Now following all of this, we come to the blessed truth of double imputation. The imputation of our sins to Christ, as expounded above, and the imputation of Christ's righteousness to us, as is described clearly in the following two passages of scripture.
"But to him who does not work but believes on Him who justifies the ungodly, his faith is accounted for righteousness, just as David also describes the blessedness of the man to whom God
imputes righteousness apart from works:
“Blessed are those whose lawless deeds are forgiven,
And whose sins are covered;
Blessed is the man to whom the Lord
shall not impute sin.”
(Romans 4:5-8)
With this passage clearly in mind, let us now look once again at one of the greatest and most powerful verses in the entire bible.

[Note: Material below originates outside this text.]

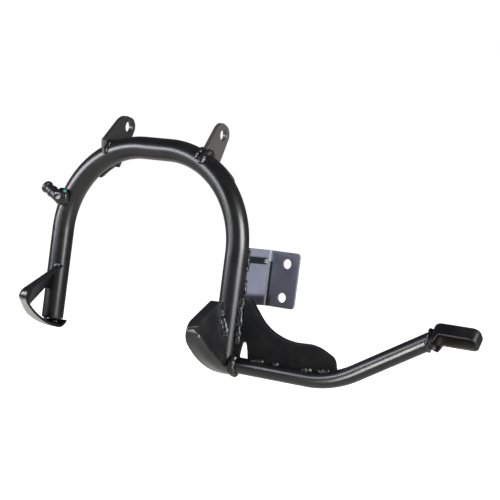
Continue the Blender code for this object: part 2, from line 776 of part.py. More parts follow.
def lug_bead(name, side, face, start, end, cutters):
    """A bead where one face of a lug crosses the bend, by its start and end angle round the tube."""
    x = LUG_X[side] + face * (LUG_THICK / 2 + GAP + BEAD_REST)
    lean = math.asin((x - CROWN_HALF) / BEND_RADIUS)
    middle = BEND_RADIUS * (math.cos(lean) - 1)
    radius = TUBE_R + BEAD_REST
    path = []
    for y, z in arc((0, 0), radius, start, end, 12):
        path.append(Vector((side * x, y, middle + z / math.cos(lean))))
    return bead(name, path, cutters, THIN_BEAD)


def make_frame_welds(bow, arm, web, tail_left, tail_right):
    """Beads of the lugs and of the gusset."""
    plates = {}
    for side in (-1, 1):
        block = [(-0.05, -0.05), (0.06, -0.05), (0.06, 0.06), (-0.05, 0.06)]
        plates[side] = slab("lug_slab_%d" % side, block, LUG_THICK, facing_x(side * LUG_X[side]))
    lug_bead("weld_lug_left_inner", -1, -1, 184, 30, [bow, plates[-1], tail_left])
    lug_bead("weld_lug_right_inner", 1, -1, 172, 60, [bow, plates[1], tail_right])
    lug_bead("weld_lug_right_outer", 1, 1, 178, 40, [bow, plates[1], tail_right])
    front = WEB_Y - GUSSET_THICK / 2 - GAP - BEAD_REST
    leg_side = LEG_X + TUBE_R + 2 * BEAD_REST
    seam = []
    for k, up in enumerate((1, 0.76, 0.52, 0.29)):
        seam.append(Vector((leg_side + BEAD_REST * k, front, web_point(0, up)[1])))
    bead("weld_gusset_leg", seam, [bow, web], LEG_BEAD)
    for k, (start, end) in enumerate(((0.246, 0.377), (0.457, 0.514), (0.710, 0.804), (0.855, 0.957))):
        path = []
        for i in range(4):
            centre = arm_centre(web_point(start + (end - start) * i / 3, 0)[0])
            path.append(centre + Vector((0, front - WEB_Y, ARM_R + GAP)))
        bead("weld_gusset_arm_%d" % (k + 1), path, [arm, web])


def make_foot_welds(left, right, bow, shell_left, shell_right):
    """Beads where the feet's walls cross the legs, and one on the left sole."""
    limb = leg_seam(left, ((-0.787, -0.04), (-0.236, 0.28), (0.157, 0.98), (0.551, 1.77), (0.748, 2.20)))
    bead("weld_foot_left_limb", limb, [bow], THIN_BEAD, shell_left, "MANIFOLD")
    sole = []
    for across in (-0.866, -0.709, -0.551):
        sole.append(Vector((-LEG_X - TUBE_R * across, -0.0040, LEFT_END_Z - 0.0034)))
    bead("weld_foot_left_sole", sole, [bow], BEAD_RADIUS, shell_left, "MANIFOLD")
    places = ((-0.66, 0.72), (-0.55, 0.90), (-0.25, 1.40), (0.00, 1.90), (0.24, 2.45), (0.46, 3.03))
    places += ((0.60, 3.45),)
    bead("weld_foot_right_wall", leg_seam(right, places), [bow], WALL_BEAD, shell_right)


def peg_ring(start, direction, out):
    """Where a ring round the peg meets the tube."""
    middle = start + Vector((0, PEG_FRONT, 0))
    along = Vector((out.z, 0, -out.x))
    u = direction.cross(Vector((0, 1, 0))).normalized()
    v = direction.cross(u)
    made = []
    for c, s in arc((0, 0), 1.15 * PEG_SHANK + 0.0012, -160, 160, 14):
        q = u * c + v * s
        q = q + Vector((0, -PEG_FRONT, 0))
        q_across = q - along * q.dot(along)
        d_across = direction - along * direction.dot(along)
        a = d_across.length_squared
        b = q_across.dot(d_across)
        rest = q_across.length_squared - (TUBE_R + BEAD_REST) ** 2
        made.append(middle + q + direction * (-b + math.sqrt(max(0.0, b * b - a * rest))) / a)
    return made


def make_small_welds(bow, arm, web):
    """Beads of the peg, the arm's two ends and the bracket."""
    start, out, direction = peg_axis()
    shank = [start, start + direction * (TUBE_R + PEG_LENGTH)]
    peg_room = add_cutter(rod("peg_room", shank, 1.15 * PEG_SHANK + GAP, 16))
    bead("weld_spring_peg", peg_ring(start, direction, out), [bow, peg_room], WALL_BEAD)
    root_x = LEG_X + TUBE_R + ROOT_BEAD
    root = [Vector((root_x, WEB_Y + y, z + ARM_Z)) for y, z in arc((0, 0), ARM_R + BEAD_REST, 105, 290, 14)]
    bead("weld_arm_root", root, [bow, arm, web], ROOT_BEAD)
    end_x = TREAD_X - TREAD_LENGTH / 2 - GAP - 0.86 * PEDAL_BEAD
    lean = math.cos(math.radians(ARM_RISE))
    middle = arm_centre(end_x)
    ring = [middle + Vector((0, y, z / lean)) for y, z in arc((0, 0), ARM_R + BEAD_REST, 100, 262, 12)]
    reach = 3 * ARM_OD
    block = [(-reach, middle.z + reach), (reach, middle.z + reach)]
    block += [(reach, middle.z - reach), (-reach, middle.z - reach)]
    tread = slab("tread_slab", block, ARM_OD, facing_x(TREAD_X - TREAD_LENGTH / 2 + ARM_R))
    bead("weld_pedal", ring, [arm, tread], PEDAL_BEAD)
    sheet_x = BRACKET_BESIDE + BRACKET_SHEET / 2 + GAP + BEAD_REST
    top = -BRACKET_TOP + TUBE_OD
    bottom = -BRACKET_TOP - BRACKET_HEIGHT - TUBE_OD
    block = [(0, top), (BRACKET_REACH, top), (BRACKET_REACH, bottom), (0, bottom)]
    sheet = slab("bracket_slab", block, BRACKET_SHEET, facing_x(LEG_X + BRACKET_BESIDE))
    for name, start, end in (("weld_bracket_upper", 0.040, 0.427), ("weld_bracket_lower", 0.556, 0.960)):
        heights = [-BRACKET_TOP - BRACKET_HEIGHT * share for share in (start, end)]
        seam = [on_leg(1, sheet_x, z, front=-1) for z in heights]
        bead(name, seam, [sheet, bow], BRACKET_BEAD)


clear_scene()
PARTS = new_collection("centre_stand")
CUTTERS = new_collection("cutters")
CROWN = link_new("crown_of_bow", None)
CROWN.location = (0.0, -PIVOT_BEHIND, -PIVOT_ABOVE)

make_bow()
BOW_ROOM = bow_room()
ARM_ROOM = arm_room()
WEB_ROOM = web_room()
TAIL_ROOM = {side: add_cutter(lug_tail(side, GAP)) for side in (-1, 1)}
make_lugs(BOW_ROOM)
make_peg(BOW_ROOM)
FEET = make_feet(BOW_ROOM)
make_arm()
make_gusset(BOW_ROOM, ARM_ROOM)
make_tread()
make_bracket(BOW_ROOM)
make_frame_welds(BOW_ROOM, ARM_ROOM, WEB_ROOM, TAIL_ROOM[-1], TAIL_ROOM[1])
make_foot_welds(FEET[0], FEET[1], BOW_ROOM, FEET[2], FEET[3])
make_small_welds(BOW_ROOM, ARM_ROOM, WEB_ROOM)
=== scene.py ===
import math

import bmesh
import bpy
import numpy as np
from mathutils import Matrix, Vector


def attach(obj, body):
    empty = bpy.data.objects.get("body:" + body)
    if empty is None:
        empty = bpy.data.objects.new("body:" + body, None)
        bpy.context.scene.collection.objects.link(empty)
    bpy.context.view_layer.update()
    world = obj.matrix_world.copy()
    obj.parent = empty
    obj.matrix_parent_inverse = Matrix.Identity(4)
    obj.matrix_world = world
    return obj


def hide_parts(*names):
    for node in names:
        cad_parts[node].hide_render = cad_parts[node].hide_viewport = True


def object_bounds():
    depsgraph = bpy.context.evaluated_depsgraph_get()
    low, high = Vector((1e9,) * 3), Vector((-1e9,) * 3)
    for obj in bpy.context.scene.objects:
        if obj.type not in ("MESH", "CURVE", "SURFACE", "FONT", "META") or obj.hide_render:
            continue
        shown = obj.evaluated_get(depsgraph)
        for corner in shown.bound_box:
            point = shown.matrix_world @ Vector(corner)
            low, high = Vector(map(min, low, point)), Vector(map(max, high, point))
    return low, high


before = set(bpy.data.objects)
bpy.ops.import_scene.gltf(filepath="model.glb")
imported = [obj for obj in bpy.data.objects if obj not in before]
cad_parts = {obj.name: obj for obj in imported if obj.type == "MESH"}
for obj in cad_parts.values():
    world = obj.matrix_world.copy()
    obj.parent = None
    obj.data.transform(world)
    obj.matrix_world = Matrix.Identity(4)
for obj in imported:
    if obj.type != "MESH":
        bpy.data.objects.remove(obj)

cadBox = [[float(v) for v in corner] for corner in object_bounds()]

# The crown of the bow's centre line, from the middle of the pivot axis. Shapes below are laid out from it.
crown = np.array([0.0, -0.0265, -0.024])

# Grids, lines and meshes that the pieces share


def turns(count):
    # angles evenly spaced round a whole turn
    return np.linspace(0, 2 * np.pi, count, endpoint=False)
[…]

"For He made Him who knew no sin to be sin for us, that we might become the righteousness of God in Him"
(2 Corinthians 5:21)
With the clearly exposition of Romans 4:5-8 in mind, we see that 2 Corinthians 5:21 doesn't make the claim that we are somehow made in our own selves as righteous as Christ was. It is referring to double imputation, the imputation of our sins to Christ and the imputation of Christ's righteousness to us. We become the righteousness of God, in him. When we are joined with him through faith, we become the righteousness of God. Imputed righteousness. It is only by this imputed righteousness, the righteousness of Christ, by which we stand before a perfectly Holy and Just God.
This is also why salvation cannot be lost; we are accounted righteous apart from works by the imputed righteousness of Christ. We are justified by the righteousness of Christ, not our own righteousness. To say that one can lose their salvation is to say that
our own righteousness determines our justification. I have sufficiently proven the opposite from scripture.
The cross of Jesus Christ is the intersection of the infinite justice and the infinite mercy of God.
A carefully studied and correct understanding of the nature of the propitiation of Christ leads inescapably to the truth of the doctrines of the total depravity of man, unconditional election, effectual grace, and the perseverance of the saints. All five points of reformed soteriology flow inescapably from both the whole counsel of God's word and from deductive reasoning.